I thought my stereo was awesome in 1994, but it should be obvious to anyone that it was not nearly as awesome as I thought it was. It was better than any system I had heard in a stereo salon, audio show or friend’s house, but that has always been a pretty low bar, and it may even be lower now than it was back then.

I’ve written a bit about the limitations of my ’90s system here.

The Dunning-Kruger effect is real, and I clearly suffered from it. In 1994 I had been a fairly dedicated audiophile for more than twenty years, and a strongly opiniated audiophile record dealer who took pride in his curated offerings for seven of those years. I thought I knew what I was talking about. Looking back, I clearly had a lot to learn. We did our first shootout ten years later, and that’s when our real education began.


Our Old Review

Please to enjoy.

If this isn’t the perfect example of a Pass/Not-Yet record, I don’t know what would be.

I’ve long held that the remastering of this album is nothing less than a crime against music lovers and audiophiles of every stripe. Boosting the bass and highs and adding transistory harshness is the last thing in the world that Witches’ Brew needed.

At the risk of insulting some of you out there, if you think the Classic Records version of this album sounds good, your system must be some combination of low-rez, dull and bass shy, or you must like really hi-fi-ish sound.

There is no way that that record should ever sound good on a full-range system that’s reasonably revealing and tonally accurate.

I’ve heard this record played by people attempting to demonstrate the brilliant sound of their system, a demonstration which nearly caused blood to run from my ears. All the while they stood there with a big grin on their face, so pleased with the sound.

I don’t understand how anyone can put up with that kind of sound, but obviously people do.  People like lots of things I don’t like, and the Classic record is just one more to add to that list. 

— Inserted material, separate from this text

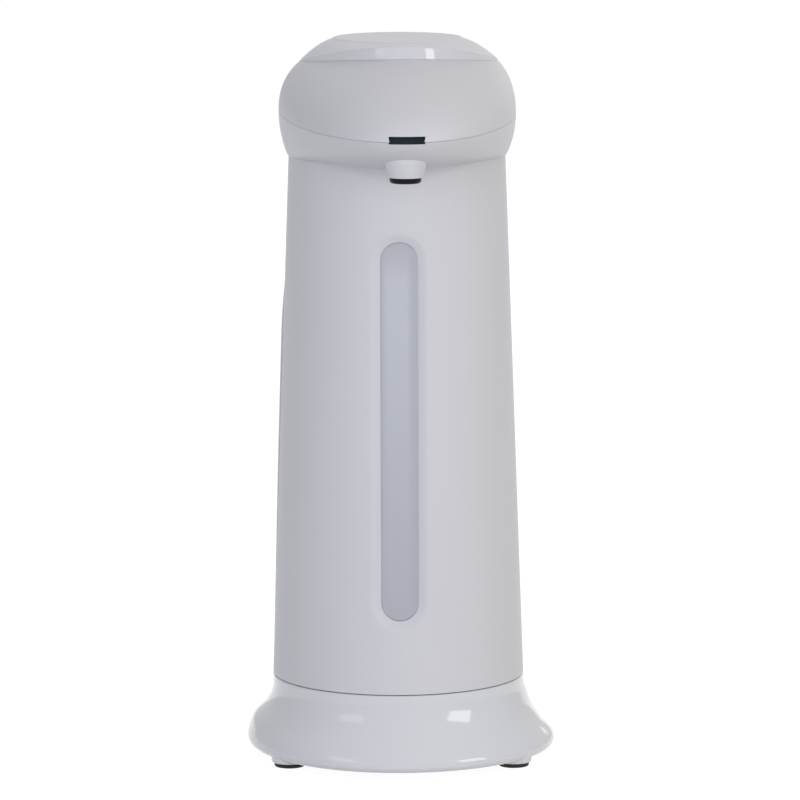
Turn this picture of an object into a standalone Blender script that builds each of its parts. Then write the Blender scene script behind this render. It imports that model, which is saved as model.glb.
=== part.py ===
"""Countertop automatic soap dispenser: a tapered round column on a flared stand, with a
beaked head, a refill lid, a soap tank with a level window, a battery box and a gear pump."""

import math

import bmesh
import bpy
from mathutils import Vector

MM = 0.001

# Shared sizes
total_height = 260 * MM
head_height = 42.5 * MM
wall = 2.2 * MM
gap = 0.3 * MM
overrun = 2 * MM
head_rim_height = total_height - head_height
ring_count = 40
middle_ring_count = 24
small_ring_count = 12

# Stand
stand_radius = 55.3 * MM
stand_height = 29 * MM
stand_lip_height = 6.6 * MM
stand_lip_base_radius = 53.1 * MM
stand_lip_base_height = 2.9 * MM
stand_lip_fullness_share = 0.45
stand_neck_radius = 45.35 * MM
stand_neck_band = 3.2 * MM
stand_flare_lean = 0.8 * MM
stand_flare_low_pull = 4.9 * MM
stand_flare_high_pull = 9.4 * MM
stand_deck_thickness = 2.4 * MM
stand_spigot_height = 4 * MM
stand_spigot_wall = 2 * MM
stand_flare_steps = 6
stand_lining_steps = 3
stand_lip_steps = 3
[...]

Classic Records pressings may have been mastered by one of the greats, Bernie Grundman, but he was well past his prime, as we explain here.

More Classic Bashing

Classic Records ruined this album, which should come as no surprise to anyone who has played their classical reissues.

Their version is dramatically more aggressive than the Shaded Dogs we’ve played.

The strings are exceptionally shrill and screechy even by Classic’s standards. True, the original is not the smoothest, sweetest recording Decca ever made, but what Classic did was take Decca’s sound and amplify its shortcomings.

(The other poster boy for shrill strings is Classic’s remastering of LSC 1806. A review will be coming eventually.)

Apparently, most audiophiles (including audiophile record reviewers) have never heard a top quality classical recording. If they had, Classic Records would have gone out of business immediately after producing their first three Living Stereo titles, all of which were dreadful and labeled as such by us way back in 1994. I’m not sure why the rest of the audiophile community was so easily fooled, but I can say that we weren’t, at least when it came to their classical releases.

We admit to having made plenty of mistaken judgments about their jazz and rock, and we have the We Was Wrong entries to prove it.

With every improvement we’ve made to our system over the years, their records have managed to sound progressively worse. (This is pretty much true for all Heavy Vinyl pressings, another good reason for our decision to stop buying them in 2007.) That ought to tell you something.

Better audio stops hiding the shortcomings of bad records. At the same time, and much more importantly, better audio reveals more and more of the strengths and beauty of good records.

Which of course begs the question of what actually is a good record — what it is that makes one record good and another bad — but luckily for you, dear reader, you are actually on a site that has much to say about those very issues.

There are scores of commentaries on the site about the huge improvements in audio available to the discerning (and well-healed) audiophile. It’s the reason Hot Stampers can and do sound dramatically better than their Heavy Vinyl or Audiophile counterparts: because your stereo is good enough to show you the difference.